Information given:
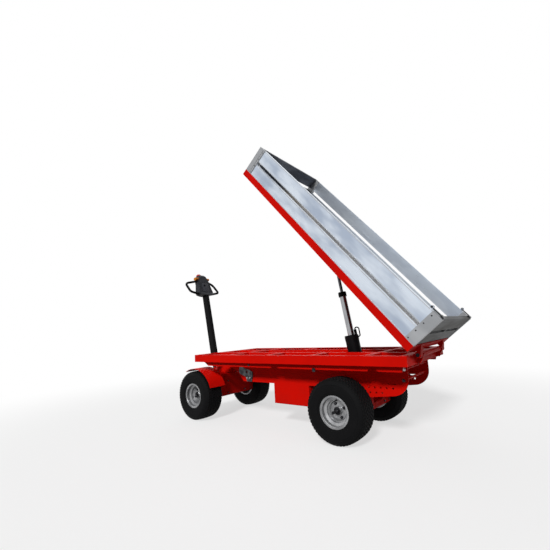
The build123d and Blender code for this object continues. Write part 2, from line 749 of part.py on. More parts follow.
# Bed side rails and end rails, the rear one with its hinge lugs
bed_end_s = bed_start + bed_length
bay_length = (bed_length - (bed_bays + 1) * bed_rail_width) / bed_bays
bay_pitch = bay_length + bed_rail_width
bed_inner = bed_half_width - bed_rail_width
lug_inner = ear_outer + lug_gap
with BuildPart() as bed_side_rails:
    with BuildSketch(bed_level(bed_rail_foot)):
        for side in (1, -1):
            with Locations(((bed_start + bed_end_s) / 2, side * (bed_half_width - bed_rail_width / 2))):
                Rectangle(bed_length, bed_rail_width)
    extrude(amount=bed_rail_height)
save(bed_side_rails.part, "bed_side_rails")

with BuildPart() as bed_end_rails:
    with BuildSketch(bed_level(bed_rail_foot)):
        for rail_middle in (bed_start + bed_rail_width / 2, bed_end_s - bed_rail_width / 2):
            with Locations((rail_middle, 0)):
                Rectangle(bed_rail_width, 2 * bed_inner)
    extrude(amount=bed_rail_height)
    for y_high in (lug_inner + lug_width, -lug_inner):
        with BuildSketch(bed_side(y_high)):
            with BuildLine():
                Polyline((0, 0), (-8, hinge_lug_radius - 2), (bed_start, board_foot),
                         (bed_start, bed_rail_foot), (16, bed_rail_foot), close=True)
            make_face()
            Circle(hinge_lug_radius)
        extrude(amount=lug_width)
    with Locations(Plane(origin=(hinge_x, 0, hinge_height), z_dir=(0, 1, 0))):
        Cylinder(hinge_shaft_radius + pivot_gap, 2 * shaft_half_length + 20, mode=Mode.SUBTRACT)
save(bed_end_rails.part, "bed_end_rails")

# Bed runners: two rails along the middle, and the two cheeks that hold the ram's eye
cradle_start = bed_start + bed_rail_width + bay_pitch * 3
cradle_end = cradle_start + 2 * bay_pitch - bed_rail_width
cheek_offset = (ram_cheek_gap + cheek_gauge) / 2
with BuildPart() as bed_runners:
    with BuildSketch(bed_level(bed_rail_foot)):
        for side in (1, -1):
            with Locations(((bed_start + bed_end_s) / 2, side * bed_runner_offset)):
                Rectangle(bed_length - 2 * bed_rail_width, bed_rail_width)
            with Locations(((cradle_start + cradle_end) / 2, side * cheek_offset)):
                Rectangle(cradle_end - cradle_start, cheek_gauge)
    extrude(amount=bed_rail_height)
    for side in (1, -1):
        with Locations(bed_side(side * (cheek_offset + cheek_gauge / 2 + 3))):
            with Locations((ram_eye_forward, ram_eye_rise, 0)):
                Cylinder(ram_pin_radius, 6)
save(bed_runners.part, "bed_runners")

# Bed cross members: short rails between the runners and the side rails
with BuildPart() as bed_cross_members:
    with BuildSketch(bed_level(bed_rail_foot)):
        outer_span = bed_inner - bed_runner_offset - bed_rail_width / 2
        inner_span = 2 * bed_runner_offset - bed_rail_width
        for bay in range(1, bed_bays):
            member_middle = bed_start + bay * bay_pitch + bed_rail_width / 2
            for side in (1, -1):
                with Locations((member_middle, side * (bed_inner - outer_span / 2))):
                    Rectangle(bed_rail_width, outer_span)
            if not cradle_start < member_middle < cradle_end:
                with Locations((member_middle, 0)):
                    Rectangle(bed_rail_width, inner_span)
    extrude(amount=bed_rail_height)
save(bed_cross_members.part, "bed_cross_members")

# Bed floor: sheet between the tailgate and the headboard
headboard_inset = 2.0
board_clearance = 3.0
headboard_face = bed_end_s - board_thickness - headboard_inset
floor_rear = strap_rear + tailgate_thickness + board_clearance
floor_front = headboard_face - 0.5
with BuildPart() as bed_floor:
    with BuildSketch(bed_level(board_foot)):
        with Locations(((floor_rear + floor_front) / 2, 0)):
            Rectangle(floor_front - floor_rear, 2 * (post_face - post_thickness) - 1)
    extrude(amount=floor_gauge)
save(bed_floor.part, "bed_floor")


# Boards: two aluminium planks with an open gap, between the posts, and the tailgate's pivot ears
tailgate_pivot_s = bed_start + tailgate_pivot_forward
tailgate_pivot_h = board_foot + board_top + tailgate_pivot_rise
post_inner_face = post_face - post_thickness
strap_inner = post_inner_face + 2.5
strap_width = 18.0
strap_outer = strap_inner + strap_width


def plank_pair():
    """Heights of the lower and the upper plank above the rail."""
    return [(0.0, board_lower), (board_lower + board_gap, board_upper)]


def side_planks(y_high):
    """Both planks of one side wall, with an open gap between them."""
    plank_length = bed_length - rear_post_width - front_post_width
    middle = bed_start + rear_post_width + plank_length / 2
    for foot, height in plank_pair():
        with BuildSketch(bed_side(y_high)) as plank:
            with Locations((middle, board_foot + foot + height / 2)):
                Rectangle(plank_length, height)
        extrude(plank.sketch, amount=board_thickness)


def tailgate_ear(side):
    """Pivot ear and pin on top of one side wall; side is 1 for left and -1 for right."""
    ear_width = board_face - strap_outer - 1
    ear_high = board_face if side > 0 else -strap_outer - 1
    with BuildSketch(bed_side(ear_high)) as ear:
        with Locations((tailgate_pivot_s, board_foot + board_top + tailgate_pivot_rise / 2)):
            Rectangle(20, tailgate_pivot_rise)
        with Locations((tailgate_pivot_s, tailgate_pivot_h)):
            Circle(10)
    extrude(ear.sketch, amount=ear_width)
    with Locations(bed_side(side * (strap_inner + board_face) / 2)):
        with Locations((tailgate_pivot_s, tailgate_pivot_h, 0)):
            Cylinder(tailgate_pin_radius, board_face - strap_inner)


with BuildPart() as side_boards_left:
    side_planks(board_face)
    tailgate_ear(1)
save(side_boards_left.part, "side_boards_left")

with BuildPart() as side_boards_right:
    side_planks(board_thickness - board_face)
    tailgate_ear(-1)
save(side_boards_right.part, "side_boards_right")

with BuildPart() as headboard:
    for foot, height in plank_pair():
        with BuildSketch(bed_end(headboard_face)):
            with Locations((0, board_foot + foot + height / 2)):
                Rectangle(2 * post_inner_face, height)
        extrude(amount=board_thickness)
save(headboard.part, "headboard")

# Corner posts: profiles that hold the planks' ends
with BuildPart() as corner_posts:
    for side in (1, -1):
        y_high = post_face if side > 0 else -post_inner_face
        for start, width in ((bed_start, rear_post_width), (bed_end_s - front_post_width, front_post_width)):
            with BuildSketch(bed_side(y_high)):
                with Locations((start + width / 2, board_foot + board_top / 2)):
                    Rectangle(width, board_top)
            extrude(amount=post_thickness)
save(corner_posts.part, "corner_posts")

# Tailgate: framed pair of planks between the rear posts
tailgate_half_width = post_inner_face - running_gap
tailgate_foot = board_foot + floor_gauge + running_gap
tailgate_rear = strap_rear
with BuildPart() as tailgate:
    with BuildSketch(bed_end(tailgate_rear)):
        tailgate_top = board_foot + board_top
        with Locations((0, (tailgate_foot + tailgate_top) / 2)):
            Rectangle(2 * tailgate_half_width, tailgate_top - tailgate_foot)
        slot_width = tailgate_half_width - 1.5 * tailgate_stile
        for side in (1, -1):
            slot_centre = side * (tailgate_stile / 2 + slot_width / 2)
            with Locations((slot_centre, board_foot + board_lower + board_gap / 2)):
                Rectangle(slot_width, board_gap, mode=Mode.SUBTRACT)
    extrude(amount=tailgate_thickness)
save(tailgate.part, "tailgate")

# Tailgate straps: bent bars from the tailgate's top to the pivots
with BuildPart() as tailgate_straps:
    for side in (1, -1):
        strap_foot = board_foot + board_top + running_gap
        with BuildSketch(bed_level(strap_foot)):
            arm_end = tailgate_pivot_s
            with Locations(((tailgate_rear + arm_end) / 2, side * (strap_inner + strap_outer) / 2)):
                Rectangle(arm_end - tailgate_rear, strap_outer - strap_inner)
            foot_inner = tailgate_half_width - 18
            with Locations((tailgate_rear + tailgate_thickness / 2, side * (foot_inner + strap_outer) / 2)):
                Rectangle(tailgate_thickness, strap_outer - foot_inner)
        extrude(amount=strap_gauge)
        with BuildSketch(bed_level(board_foot + board_top)):
            spacer_centre = side * (foot_inner + tailgate_half_width) / 2
            with Locations((tailgate_rear + tailgate_thickness / 2, spacer_centre)):
                Rectangle(tailgate_thickness, tailgate_half_width - foot_inner)
        extrude(amount=running_gap)
        with Locations(bed_side(side * (strap_inner + strap_outer) / 2)):
            with Locations((tailgate_pivot_s, tailgate_pivot_h, 0)):
                Cylinder(9, strap_outer - strap_inner)
                Cylinder(tailgate_pin_radius + pivot_gap, strap_outer - strap_inner, mode=Mode.SUBTRACT)
save(tailgate_straps.part, "tailgate_straps")

# Ram: its axis runs from the foot pin to the eye under the bed
foot_x = station(ram_foot_station)
eye_x = hinge_x + cos(tilt) * ram_eye_forward - sin(tilt) * ram_eye_rise
eye_z = hinge_height + sin(tilt) * ram_eye_forward + cos(tilt) * ram_eye_rise
ram_length = hypot(eye_x - foot_x, eye_z - ram_foot_height)
ram_dx = (eye_x - foot_x) / ram_length
ram_dz = (eye_z - ram_foot_height) / ram_length
ram_axis = Axis((foot_x, 0, ram_foot_height), (ram_dx, 0, ram_dz))
ram_plane = Plane(origin=(foot_x, 0, ram_foot_height), x_dir=(ram_dz, 0, -ram_dx), z_dir=(0, -1, 0))
print("ram length", round(ram_length, 1), "lean", round(degrees(atan2(ram_dx, ram_dz)), 2))


def turned(*points):
    """Outline right of the ram's axis turned into a round piece; x is the radius, y the distance along."""
    with BuildSketch(ram_plane) as section:
        with BuildLine():
            Polyline(*points, close=True)
        make_face()
    revolve(section.sketch, axis=ram_axis)


with BuildPart() as ram_sleeve:
    bore = stage_radius + 0.5
    collar_foot = sleeve_length - sleeve_collar_depth
    turned((0, 18), (sleeve_radius - 8, 18), (sleeve_radius, 26), (sleeve_radius, collar_foot),
           (sleeve_collar_radius, collar_foot), (sleeve_collar_radius, sleeve_length - 4),
           (sleeve_collar_radius - 4, sleeve_length), (bore, sleeve_length), (bore, 40), (0, 40))
    with Locations(Plane(origin=(foot_x, 0, ram_foot_height), z_dir=(0, 1, 0))):
        Cylinder(30, 2 * cheek_inner - 6)
        Cylinder(ram_pin_radius, 2 * cheek_inner - 6, mode=Mode.SUBTRACT)
save(ram_sleeve.part, "ram_sleeve")

with BuildPart() as ram_stage:
    bore = rod_radius + 0.5
    turned((0, stage_start), (stage_radius, stage_start), (stage_radius, stage_end - 40),
           (stage_collar_radius, stage_end - 38), (stage_collar_radius, stage_end - 3),
           (stage_collar_radius - 3, stage_end), (bore, stage_end),
           (bore, stage_start + 15), (0, stage_start + 15))
save(ram_stage.part, "ram_stage")

with BuildPart() as ram_rod:
    turned((0, rod_start), (rod_radius, rod_start), (rod_radius, ram_length), (0, ram_length))
    with Locations(Plane(origin=(eye_x, 0, eye_z), z_dir=(0, 1, 0))):
        Cylinder(ram_eye_radius, ram_eye_width)
        Cylinder(ram_pin_radius - 3, ram_cheek_gap - 2)
save(ram_rod.part, "ram_rod")

# Ram hose: short loop from a fitting on the collar back into the sleeve's side
fitting_offset = -(stage_radius + sleeve_radius) / 2 - 2
fitting_height = 40.0
hose_points = [(fitting_offset, sleeve_length + fitting_height - 2),
               (fitting_offset, sleeve_length + fitting_height + 20),
               (fitting_offset - 36, sleeve_length + fitting_height + 10),
               (fitting_offset - 34, sleeve_length - 16), (5 - sleeve_radius, sleeve_length - 26)]
with BuildPart() as ram_hose:
    with BuildLine(ram_plane) as hose_path:
        FilletPolyline(*hose_points, radius=[15, 15, 10])
    with BuildSketch(Plane(origin=hose_path.line @ 0, z_dir=hose_path.line % 0)):
        Circle(hose_radius)
    sweep(path=hose_path.line)
    fitting_start = ram_plane.from_local_coords(Vector(fitting_offset, sleeve_length, 0))
    with BuildSketch(Plane(origin=fitting_start, z_dir=(ram_dx, 0, ram_dz))):
        RegularPolygon(fitting_radius, 6)
    extrude(amount=fitting_height)
    add(ram_sleeve.part, mode=Mode.SUBTRACT)
save(ram_hose.part, "ram_hose")
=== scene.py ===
"""Finishes and fine parts of a pedestrian controlled tipping truck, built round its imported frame."""

import json
import logging
from dataclasses import dataclass, field
from enum import Enum
from math import cos, pi, radians, sin
from typing import Callable, Iterable, Optional, Union

import bpy
from mathutils import Matrix, Vector


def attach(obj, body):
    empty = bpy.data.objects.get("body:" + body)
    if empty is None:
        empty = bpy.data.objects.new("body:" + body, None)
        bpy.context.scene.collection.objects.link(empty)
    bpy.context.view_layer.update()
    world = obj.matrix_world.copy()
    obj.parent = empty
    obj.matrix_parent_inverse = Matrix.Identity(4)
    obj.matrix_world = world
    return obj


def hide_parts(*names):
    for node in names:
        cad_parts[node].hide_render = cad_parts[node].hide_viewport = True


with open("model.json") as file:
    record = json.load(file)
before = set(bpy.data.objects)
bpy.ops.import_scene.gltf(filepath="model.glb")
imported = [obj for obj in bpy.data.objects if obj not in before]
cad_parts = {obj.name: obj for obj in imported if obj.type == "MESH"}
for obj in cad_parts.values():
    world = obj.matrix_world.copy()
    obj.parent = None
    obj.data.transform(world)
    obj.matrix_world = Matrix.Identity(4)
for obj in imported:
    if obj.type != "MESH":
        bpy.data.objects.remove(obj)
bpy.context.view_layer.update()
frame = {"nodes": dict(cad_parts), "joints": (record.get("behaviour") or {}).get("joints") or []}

log = logging.getLogger("truck")
Outline = list[tuple[float, float]]
Test = Callable[[Vector, Vector], bool]
MM = 0.001


class Wheel(Enum):
    """The four wheels, by the end of their node and body names."""

    FRONT_LEFT = "front_left"
    FRONT_RIGHT = "front_right"
    REAR_LEFT = "rear_left"
    REAR_RIGHT = "rear_right"

    @property
    def side(self) -> int:
        """1 on the left of the truck and -1 on the right."""
        return 1 if self.value.endswith("left") else -1


def joint(name: str) -> dict:
    """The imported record's joint of that name."""
    return next(j for j in frame["joints"] if j["name"] == name)


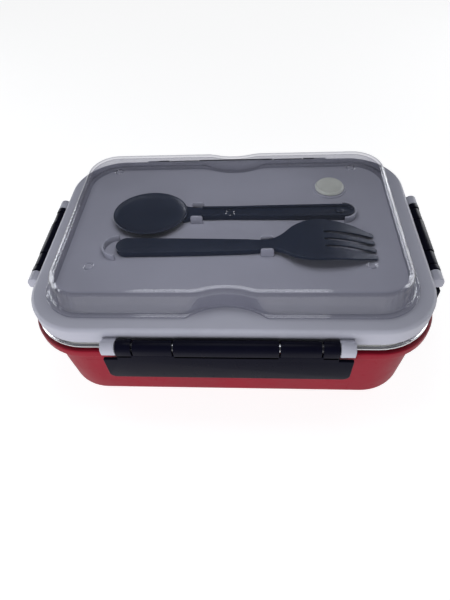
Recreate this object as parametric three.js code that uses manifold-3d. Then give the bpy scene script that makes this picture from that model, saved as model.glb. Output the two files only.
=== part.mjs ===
// Lunch box: a plastic tub with a drop-in steel tray, a sealed lid held by four snap latches,
// and a clear cover on the lid that keeps a spoon and a fork.
// Millimetres, +Z up. The origin is under the box's middle, on the surface it stands on.
// X runs along the box, -Y is the front.

import * as THREE from 'three';
import { mergeVertices } from 'three/addons/utils/BufferGeometryUtils.js';
import Module from 'manifold-3d';

const wasm = await Module();
wasm.setup();

// ---- driving dimensions -------------------------------------------------------------------

const RIM_Z = 77;                 // top face of the lid above the table
const GAP = 0.3;                  // clearance between parts that touch
const LID = { halfX: 118, halfY: 80.75, radius: 34.3 };        // lid outline, seen from above
const LID_SKIRT_Z = 65.5;         // lower edge of the lid's side wall
const LID_UNDERSIDE_Z = RIM_Z - 2.5;

const TUB_TOP_Z = 59.5;
const TUB_FLANGE_Z = 53.5;        // underside of the tub's flange, where the latches hook
const TUB_FLANGE_OUTSET = 2.2;    // beyond the lid's outline

const TRAY_RIM_Z = 62.4;          // top of the tray's flange
const TRAY_FLOOR_Z = 6;
const TRAY_DIVIDER_Z = 48;
const TRAY_SHEET = 0.7;
const TRAY_DRAFT = 2.2;           // how much a compartment narrows from its divider's top to its floor
const TRAY_FILLET = 6;            // round bottom edge, outside

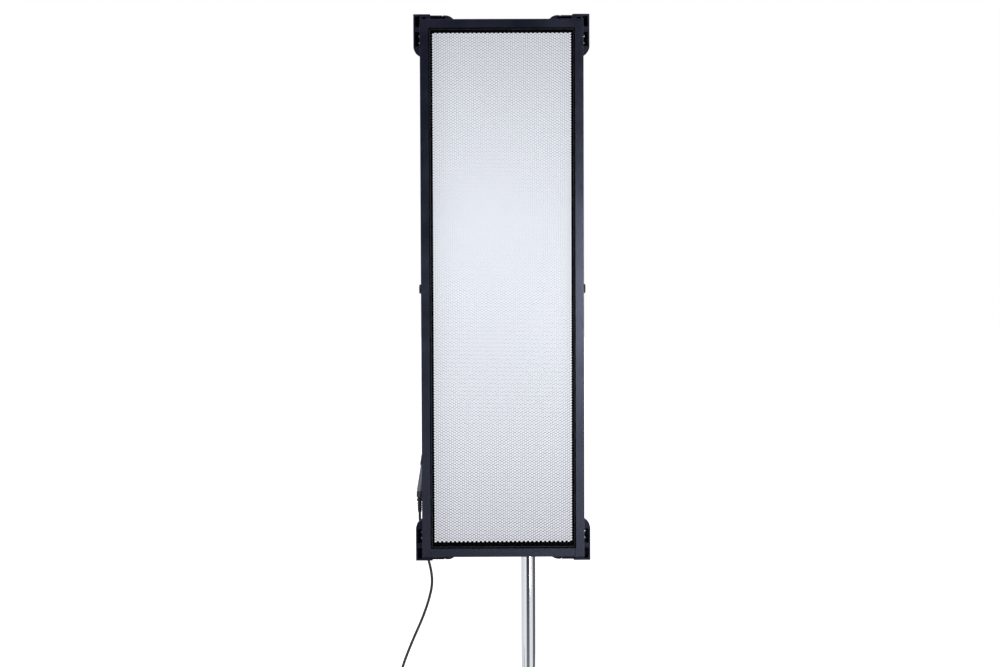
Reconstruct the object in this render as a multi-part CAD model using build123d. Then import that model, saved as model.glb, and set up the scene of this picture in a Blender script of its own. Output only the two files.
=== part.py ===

Do this: Your task is to give again the lines from the one containing "# Ram hose: short" to the one containing "for node in", both lines included, exactly and without anything added.

Written reply:
# Ram hose: short loop from a fitting on the collar back into the sleeve's side
fitting_offset = -(stage_radius + sleeve_radius) / 2 - 2
fitting_height = 40.0
hose_points = [(fitting_offset, sleeve_length + fitting_height - 2),
               (fitting_offset, sleeve_length + fitting_height + 20),
               (fitting_offset - 36, sleeve_length + fitting_height + 10),
               (fitting_offset - 34, sleeve_length - 16), (5 - sleeve_radius, sleeve_length - 26)]
with BuildPart() as ram_hose:
    with BuildLine(ram_plane) as hose_path:
        FilletPolyline(*hose_points, radius=[15, 15, 10])
    with BuildSketch(Plane(origin=hose_path.line @ 0, z_dir=hose_path.line % 0)):
        Circle(hose_radius)
    sweep(path=hose_path.line)
    fitting_start = ram_plane.from_local_coords(Vector(fitting_offset, sleeve_length, 0))
    with BuildSketch(Plane(origin=fitting_start, z_dir=(ram_dx, 0, ram_dz))):
        RegularPolygon(fitting_radius, 6)
    extrude(amount=fitting_height)
    add(ram_sleeve.part, mode=Mode.SUBTRACT)
save(ram_hose.part, "ram_hose")
=== scene.py ===
"""Finishes and fine parts of a pedestrian controlled tipping truck, built round its imported frame."""

import json
import logging
from dataclasses import dataclass, field
from enum import Enum
from math import cos, pi, radians, sin
from typing import Callable, Iterable, Optional, Union

import bpy
from mathutils import Matrix, Vector


def attach(obj, body):
    empty = bpy.data.objects.get("body:" + body)
    if empty is None:
        empty = bpy.data.objects.new("body:" + body, None)
        bpy.context.scene.collection.objects.link(empty)
    bpy.context.view_layer.update()
    world = obj.matrix_world.copy()
    obj.parent = empty
    obj.matrix_parent_inverse = Matrix.Identity(4)
    obj.matrix_world = world
    return obj


def hide_parts(*names):
    for node in names:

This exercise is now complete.